Pendant ce temps, les institutions médicales ne prennent pas position du côté du gouvernement ou du côté de la population. Ils sont une catégorie tierce, de plus en plus isolée. Comme l’a fait remarquer la journaliste Cláudia Colluci, dans un texte récent pour la Folha de São Paulo, les médecins ont besoin de se mettre « dans la peau de ceux qui vivent dans des bleds sans assistance médicale », et il s’agit probablement là d’un exercice très difficile pour des jeunes de la classe moyenne favorisée du Brésil – bien plus que celui des épreuves du vestibular[7].

Notes de la traduction :
[1] « Plus de Médecins » est un programme mis en place par la présidente Dilma Youssef pour tenter de répondre aux problèmes du système de santé. Les manifestations de juin ont notamment contribué à rappeler l’absence totale d’accès aux soins de certaines zones privées de personnel médical et d’infrastructures adaptées. Le programme, qui permet à des médecins étrangers d’exercer au Brésil, connait une forte opposition de la part d’une partie des médecins brésiliens (à ce sujet, consulter l’article « Une honte bien brésilienne ».
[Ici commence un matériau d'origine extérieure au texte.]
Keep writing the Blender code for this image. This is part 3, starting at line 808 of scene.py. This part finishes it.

[2] Médecin qui tient son poste dans un Centro de Saúde, Centre de Soins où l’accès aux soins est permis à tous.
[3] Il s’agit d’un chirurgien spécialisé dans la chirurgie plastique qui jouit d’une rénommée nationale et internationale.
[4] Un scientifique et médecin brésilien qui a largement contribué à la recherche sur les maladies tropicales, et qui a fondé à Rio de Janeiro l’institut Oswaldo Cruz, de réputation internationale.
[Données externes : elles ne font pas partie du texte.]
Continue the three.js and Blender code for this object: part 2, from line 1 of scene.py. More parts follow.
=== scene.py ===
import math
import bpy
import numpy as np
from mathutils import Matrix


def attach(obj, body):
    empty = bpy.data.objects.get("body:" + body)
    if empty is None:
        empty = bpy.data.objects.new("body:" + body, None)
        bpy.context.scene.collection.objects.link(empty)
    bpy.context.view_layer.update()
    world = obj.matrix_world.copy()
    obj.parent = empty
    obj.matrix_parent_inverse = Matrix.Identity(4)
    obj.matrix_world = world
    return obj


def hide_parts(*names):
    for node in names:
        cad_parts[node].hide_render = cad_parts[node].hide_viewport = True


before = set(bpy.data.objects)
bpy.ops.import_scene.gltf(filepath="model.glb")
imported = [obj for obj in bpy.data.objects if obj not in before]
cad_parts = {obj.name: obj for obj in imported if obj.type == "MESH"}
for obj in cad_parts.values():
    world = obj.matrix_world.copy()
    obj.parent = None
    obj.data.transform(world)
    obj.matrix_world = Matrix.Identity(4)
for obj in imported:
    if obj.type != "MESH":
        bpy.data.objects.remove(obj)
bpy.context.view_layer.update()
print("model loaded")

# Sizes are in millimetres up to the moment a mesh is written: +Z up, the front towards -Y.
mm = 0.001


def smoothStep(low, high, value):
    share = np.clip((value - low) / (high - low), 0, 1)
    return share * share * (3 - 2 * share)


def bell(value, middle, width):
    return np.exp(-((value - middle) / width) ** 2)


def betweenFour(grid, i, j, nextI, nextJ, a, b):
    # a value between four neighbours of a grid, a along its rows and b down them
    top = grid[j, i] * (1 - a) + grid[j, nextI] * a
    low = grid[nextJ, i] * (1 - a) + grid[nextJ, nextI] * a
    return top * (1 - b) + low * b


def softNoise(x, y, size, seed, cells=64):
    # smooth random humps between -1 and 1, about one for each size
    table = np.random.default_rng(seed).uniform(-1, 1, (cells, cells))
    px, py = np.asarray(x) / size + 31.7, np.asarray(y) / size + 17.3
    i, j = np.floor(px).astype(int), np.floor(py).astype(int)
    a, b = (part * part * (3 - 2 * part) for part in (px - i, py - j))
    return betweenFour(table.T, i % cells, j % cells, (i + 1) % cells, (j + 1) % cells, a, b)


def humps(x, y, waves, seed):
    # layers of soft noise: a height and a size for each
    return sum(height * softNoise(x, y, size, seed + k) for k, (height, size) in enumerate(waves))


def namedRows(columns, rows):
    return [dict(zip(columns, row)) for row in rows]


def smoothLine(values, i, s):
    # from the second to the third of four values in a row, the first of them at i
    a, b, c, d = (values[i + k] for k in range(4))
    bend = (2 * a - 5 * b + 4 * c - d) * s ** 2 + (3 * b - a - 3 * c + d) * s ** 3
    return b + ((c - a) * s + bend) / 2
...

[5] Sistema Universal de Saúde, le système universel de santé.
[6] Ministre de la Planification, du Budget de la Gestion du Brésil.
[7] Concours ayant lieu à la fin de l’enseignement secondaire et permettant d’accèder à l’université. À la différence du baccalauréat, il ne s’agit pas d’un examen organisé nationalement, mais bien d’un concours géré par chaque université.